Incredibly, with but a few days before session began, the governor abandoned the task forces and his supporters by jettisoning the entire package of bills and putting his full weight behind a new form of tax that had not been discussed by the task forces, a gross receipts tax. No one, including his own administration, knew much if anything about this tax, and within weeks it was rejected by all parties. With that ground work the session started as the governor meekly attempted to fashion a tax package from the remnants of the task forces’ work. Needless to say the legislature seeing in this confusion nothing but tax increases on the horizon, killed it all.

Returning to the relations between the governor and the legislature, especially the House from which all tax and spending bills must start, we now have a deep ideological divide between an old-school populist governor and a legislature whose complexion is strongly fiscally conservative. Many in the media tend to support the governor’s liberal ways, with some reporters actually being nicknamed “the governor’s press corps.” So the message that the people get, a distortion in the worst circumstance, is one of legislative disorder, bad leadership, and general failure.

In fact there is dissension in the House; it is a body divided between a minority of Democrats, some moderate Republicans, and a slim majority of conservative Republicans. That slim majority controls the House and, through that majority, also the fate of most legislative instruments. But that is the way it is supposed to be. That is how our republican form of government works; majority rules!

The House’s posture on the budget was based upon 10 consecutive mid-term cuts, most in the hundreds of millions of dollars, brought on by failures to meet revenue expectations. Their belief, shared by many in the Senate, was that we should reduce our new fiscal year budget by about $200 million so that we would not have hit a selected few budget categories such as higher education with major cuts in the mid-term, giving them but a short time to implement the cuts. This is simple and good logic that was actually proposed by the governor when he suggested that we reserve 2% of future budgets for just these reasons, but just not this year! I could speculate that his logic was to saddle future governors with stricter budgeting as long as it doesn’t apply to him!

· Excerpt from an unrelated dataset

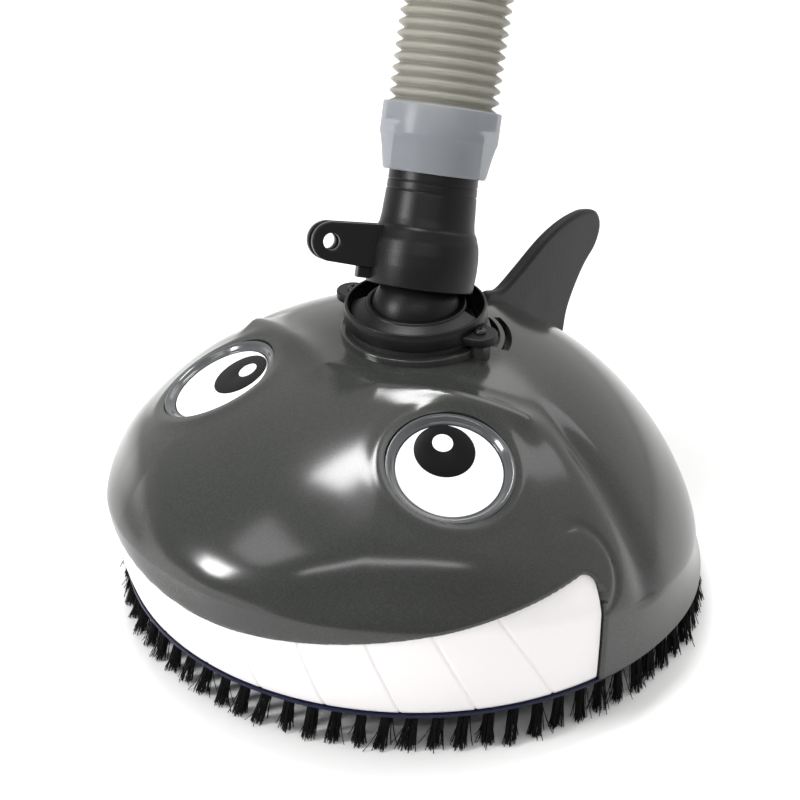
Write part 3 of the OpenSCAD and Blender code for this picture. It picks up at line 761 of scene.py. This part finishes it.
# pan head with a cross recess
def screwHead(name, place):
    sc = screwSet
    r, high, reach, half = sc["r"], sc["high"], sc["r"] * sc["slotLong"], sc["slotHalf"]
    head = lathe(name, [(0.001, 0), (r, 0), (r * 0.92, high * 0.6), (r * 0.55, high), (0.001, high)],
                 looks["oxide"], "head", place, 0.4, 48)
    bars = []
    for turn in (sc["turn"], sc["turn"] + math.pi / 2):
        c, s = math.cos(turn), math.sin(turn)
        pts = [(x * c - y * s, x * s + y * c, z) for z in (high * sc["slotLow"], high + 1)
               for x, y in ((-reach, -half), (reach, -half), (reach, half), (-reach, half))]
        bar = scratch("cutCross", pts, [(3, 2, 1, 0), (4, 5, 6, 7), (0, 1, 5, 4), (1, 2, 6, 5), (2, 3, 7, 6),
                                        (3, 0, 4, 7)])
        bar.data.transform(place)
        bars.append(bar)
    cut(head, bars)
    return head


def buildTurret():
    t = turretSet
    flange = lathe("turretFlange", [(23.2, 121), (27.9, 121), (27.9, t["low"]), (t["r"], t["low"]),
                                    (t["r"], 139.5), (t["r"] - 0.5, t["top"]), (t["r"] - 1.6, t["top"]),
                                    (27.6, 131), (23.2, 131)], looks["black"], "head", radius=0.8)
    for side in (-1, 1):
        ang = np.linspace(-math.pi / 2, math.pi / 2, 24)
        outline = [(side * (t["ear"] + t["earR"] * math.cos(u)), t["earR"] * math.sin(u)) for u in ang]
        outline += [(side * t["earIn"], t["earR"] + 1), (side * t["earIn"], -t["earR"] - 1)]
        platePiece("flangeEar", outline, [(side * t["ear"], 0, t["earHole"])], t["earThick"], 0.7,
                   looks["black"], "head", Matrix.Translation((0, 0, (t["low"] + t["earThick"] / 2) / 1000)))
        top = (side * t["ear"] / 1000, 0, (t["low"] + t["earThick"]) / 1000)
        screwHead("flangeScrew", Matrix.Translation(top))
    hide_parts("turret_flange")
    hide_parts("flange_screws")
    collar = lathe("swivelCollar", [(20.4, 115), (27, 115), (27, 119), (22.5, 119), (22.5, 141.6),
                                    (21.8, 142.5), (19.6, 142.5), (20.2, 139), (20.4, 137)],
                   looks["black"], "swivel", radius=0.45)
    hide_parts("swivel_collar")
    partLathe("swivelBrim", [(20.6, 136.5), (28.2, 136.5), (28.8, 138.7), (20.6, 142.5)],
              brimSet["start"], brimSet["end"], looks["black"], "swivel")


buildTurret()
print("turret built")

neckSet = dict(
    ballR=20, bore=11.6,
    lugTurn=210.0, lugOut=43.0, lugR=8.6, hole=3.7, gap=6.0, thick=4.0, along=26.7,
    hookAlong=19, hookThick=7,
)


def buildNeck():
    n = neckSet
    t = np.linspace(0, 1, 40)
    angles = np.radians(-46 + 122 * t)
    ball = [(n["ballR"] * math.cos(u), n["ballR"] * math.sin(u)) for u in angles]
    line = [(n["bore"], ball[0][1])] + ball + [(14, 31), (n["bore"], 31)]
    line = [(max(r, n["bore"]), z) for r, z in line]
    piece = lathe("neckBall", line, looks["black"], "neck", neckFrame, 0.3)
    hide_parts("neck_ball")
    bodyLine = [(15, 31), (15, 80), (19.75, 80), (19.75, 74.6), (18.9, 74.3), (18.9, 72.1), (19.75, 71.9),
                (19.75, 60), (19.85, 57.4), (19.6, 57.2), (19.6, 56.8), (19.9, 56.6), (19.95, 53.4),
                (19.7, 53.2), (19.7, 52.8), (20.05, 52.6), (20.2, 50), (20.7, 41), (21.2, 37.6), (22.2, 36.2),
                (23, 33.6), (23.8, 31.4), (24.4, 26), (24.4, 20), (23.7, 11), (21.7, 11), (21.7, 20),
                (14, 22.5)]
    body = lathe("neckBody", bodyLine[::-1], looks["black"], "neck", neckFrame, 0.8)
    turn = Matrix.Rotation(math.radians(n["lugTurn"]), 4, "Z")
    upright = Matrix.Rotation(math.radians(90), 4, "X")
    end = np.linspace(-math.pi / 2, math.pi / 2, 28)
    outline = [(n["lugOut"] + n["lugR"] * math.cos(u), n["lugR"] * math.sin(u)) for u in end]
    outline += [(30, 9.4), (16, 10.2), (16, -9.4), (30, -9.2)]
    for y in (-n["gap"] / 2 - n["thick"] / 2, n["gap"] / 2 + n["thick"] / 2):
        place = neckFrame @ turn @ Matrix.Translation((0, y / 1000, n["along"] / 1000)) @ upright
        platePiece("neckLug", outline, [(n["lugOut"], 0, n["hole"])], n["thick"], 0.7, looks["black"],
                   "neck", place)
    hook = [(20, -6.5), (29, -6.5), (29, -1.5), (27, 0), (20, 0)]
    platePiece("neckHook", hook, [], n["hookThick"], 0.8, looks["black"], "neck",
               neckFrame @ turn @ Matrix.Translation((0, 0, n["hookAlong"] / 1000)) @ upright)
    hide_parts("neck_body")


buildNeck()
print("neck built")

hoseSet = dict(
    outer=24.25, root=21.3, pitch=5.0, wall=1.0, start=82.5, end=402.5,
    straight=(95, 390), soften=41,      # the bow is softened between these, over this many steps
    step=0.25, quickStep=0.5, count=128, quickCount=72,
)
cuffSet = dict(low=61, flare=79, socket=82.5, back=80.5, farLong=30, farFlare=8, farBack=2)
# the hose's middle line in metres, up the neck from the ball's centre
hoseRoute = [(0, 0, 0.0825), (0, 0, 0.105), (0, 0.0005, 0.125), (0, 0.0015, 0.145), (0, 0.0025, 0.165),
             (0, 0.0035, 0.185), (0, 0.0045, 0.205), (0, 0.005, 0.225), (0, 0.005, 0.245), (0, 0.005, 0.265),
             (0, 0.0045, 0.285), (0, 0.0035, 0.305), (0, 0.0025, 0.325), (0, 0.0015, 0.345),
             (0, 0.0005, 0.365), (0, 0, 0.385), (0, 0, 0.4025)]


def buildHose():
    h = hoseSet
    route = np.array(hoseRoute)
    along = route[:, 2] * 1000
    z = np.arange(h["start"], h["end"] + 0.01, h["step"])
    y = np.interp(z, along, route[:, 1] * 1000)
    kernel = np.ones(h["soften"]) / h["soften"]
    soft = np.convolve(np.pad(y, h["soften"] // 2, "edge"), kernel, "valid")
    y = np.where((z > h["straight"][0]) & (z < h["straight"][1]), soft, y)
    phase = ((z - h["start"]) / h["pitch"]) % 1
    wave = np.clip(np.sin(math.pi * phase), 0, 1) ** 1.5        # slim ridges, round valleys
    outer = h["root"] + (h["outer"] - h["root"]) * wave
    inner = outer - h["wall"]
    count = h["count"]
    turn = np.linspace(0, 2 * math.pi, count, endpoint=False)

    def skin(r):
        return np.stack([r[:, None] * np.cos(turn), r[:, None] * np.sin(turn) + y[:, None],
                         np.repeat(z[:, None], count, 1)], 2)

    verts, faces = sheetSolid(skin(outer)[::-1], skin(inner)[::-1], True)
    hose = addMesh("hoseTube", verts, faces, looks["hose"], "hose_line", 0, neckFrame)
    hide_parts("hose")
    return hose


# a flip height turns the cuff round to face the other way
def cuffLine(low, flare, socket, back, flip=None):
    line = [(19.82, low), (22.3, low), (22.9, low + 1), (24.2, low + 8.5), (25.5, low + 14.5),
            (26.1, flare - 2), (26.1, socket + 8), (24.35, socket + 8), (24.35, socket),
            (18, socket), (18, back), (19.82, back)]
    return [(r, 2 * flip - z) for r, z in line][::-1] if flip else line


def buildCuffs():
    c, end = cuffSet, hoseSet["end"]
    near = lathe("hoseCuff", cuffLine(c["low"], c["flare"], c["socket"], c["back"]), looks["cuff"],
                 "hose_line", neckFrame, 0.7)
    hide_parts("hose_cuff")
    farLine = cuffLine(end - c["farLong"], end - c["farFlare"], end, end - c["farBack"], end)
    far = lathe("hoseEndCuff", farLine, looks["cuff"], "hose_line", neckFrame, 0.7)
    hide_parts("hose_end_cuff")
    return far


hose = buildHose()
farCuff = buildCuffs()
print("hose built")

bristleSet = dict(
    tufts=76, strands=56, quickStrands=18, radius=0.27, bundle=2.0, inset=5, splay=11.0, lean=9.0,
    long=17.0, uneven=0.12, thin=0.25, floor=0.25,
    strayShare=0.08, stray=3.0,         # a few strands stray this many times further
    rings=6, sides=4, seed=7,
)


def rimPoint(a, inset):
    r = float(rimAt(np.array(a))) - inset
    return Vector((r * math.sin(math.radians(a)), -r * math.cos(math.radians(a)), 0))


def buildBristles():
    b = bristleSet
    rng = random.Random(b["seed"])
    strands = b["strands"]
    verts, faces = [], []
    rings, sides = b["rings"], b["sides"]
    for i in range(b["tufts"]):
        a = 360 * (i + 0.5) / b["tufts"] - 180
        out = Vector((math.sin(math.radians(a)), -math.cos(math.radians(a)), 0))
        across = Vector((-out.y, out.x, 0))
        root = rimPoint(a, b["inset"])
        tuftLean = math.radians(b["lean"] + rng.gauss(0, 2.5))
        tuftSplay = math.radians(b["splay"] + rng.gauss(0, 2))
        for k in range(strands):
            rad, ang = b["bundle"] * math.sqrt(rng.random()), rng.uniform(0, 2 * math.pi)
            start = root + out * rad * math.cos(ang) + across * rad * math.sin(ang) * 1.1
            stray = 1.0 if rng.random() > b["strayShare"] else b["stray"]
            o = tuftSplay + stray * rng.gauss(0, 0.04) + 0.03 * math.cos(ang)
            c = -tuftLean + stray * rng.gauss(0, 0.035) + 0.03 * math.sin(ang)
            down = Vector((0, 0, -1)) + out * math.tan(o) + across * math.tan(c)
            long = b["long"] * (1 - b["uneven"] * rng.random())
            bend = (out * rng.gauss(0, 0.5) + across * rng.gauss(0, 0.8)) * stray
            base = len(verts)
            for g in range(rings):
                u = g / (rings - 1)
                p = start + down * long * u + bend * u * u
                p.z = max(p.z + b["long"], b["floor"])
                r = b["radius"] * (1 - b["thin"] * u)
                for s in range(sides):
                    t = 2 * math.pi * s / sides
                    verts.append(p + out * r * math.cos(t) + across * r * math.sin(t))
            for g in range(rings - 1):
                for s in range(sides):
                    n = (s + 1) % sides
                    faces.append((base + g * sides + s, base + (g + 1) * sides + s,
                                  base + (g + 1) * sides + n, base + g * sides + n))
            faces.append(tuple(base + s for s in range(sides)))
            faces.append(tuple(base + (rings - 1) * sides + s for s in reversed(range(sides))))
    tufts = addMesh("bristleTufts", [tuple(v) for v in verts], faces, looks["bristle"], sharp=0)
    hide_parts("bristle_tufts")


buildBristles()
print("bristles built")

# the pieces that stay as they come from the frame only get their look
carried = dict(
    fin_screws="steel", flange_gasket="rubber", base_plate="black", base_screws="steel", brush_ring="navy",
    suction_throat="black", turbine_case_left="inner", turbine_case_right="inner", turbine_rotor="rotor",
    turbine_shaft="shaft", shaft_bushes="brass", drive_pinion="gear", gear_frame="inner", gear_shaft="shaft",
    eccentric_gear="gear", eccentric_weight="shaft", outlet_tube="inner", float_ring="foam",
    ballast_plate="shaft", bearing_ring="gear", trunnion_pins="shaft", cuff_seal="rubber",
)


def paintNodes():
    for name, look in carried.items():
        obj = nodes[name]
        obj.data.materials.clear()
        obj.data.materials.append(looks[look])


paintNodes()
print("nodes painted")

The Senate is far more prone to side with the governor and do his bidding. Leadership of the two financial committees is reserved to Democrats and they have comfortable committee majorities to support their positions. When the House sent across its proposed budget the Senate followed the governor’s wishes and refused to negotiate toward a compromise. Instead, very late in the last day, the Senate passed a resolution, without power of law, requesting that the departments of government reserve a pro rata share of $50 million in case of a shortfall. This was the so called “compromise” on spending that the Senate offered. The majority of fiscal conservatives in the House had already refused this offer earlier but the Senate persisted. So after several failed attempts to get the Senate to move the House gave up.

“Disaster, catastrophe, dysfunction!” screamed the headlines and the governor. Good political headlines but the legislative branch is working just as it is supposed to only reached gridlock due to external stress. Had there been no pressure from the governor the two houses should have and, I believe, would have negotiated a fair spending bill. The spending in this bill would have been based upon a reasonable expectation of revenue to Louisiana’s government, not the oft-proven misbelief that our revenue projections would pan out.

But the governor did use his political power by manipulating the Senate and so we ended up with that temporary gridlock. Nothing problematic, just the result of a system that is designed for legislative independence responding to outside pressure from the executive branch. Ultimately the compromise will be reached and all will be well.

But what political lessons are to be derived? Well, simply put, we have a majority of citizens in Louisiana who want fiscal responsibility and lower taxes; that imperative is not lost upon the elected, especially in the House. Despite the governor’s desire to revert to the tax and spend ways of the past, he will find steady resistance in the legislature, a body more reflective than he of citizen beliefs.

Irrespective of political noise from the governor and his allies in the media, this outcome has been a big win in the effort to change the future of our state. No more can a governor simply demand blind obedience to his desires and no more can he spend freely without serious backlash. It will take many years and many more legislative fights but clearly Louisiana has turned a corner on the road to effective government and there is no prospect that the ideology of our current governor will survive.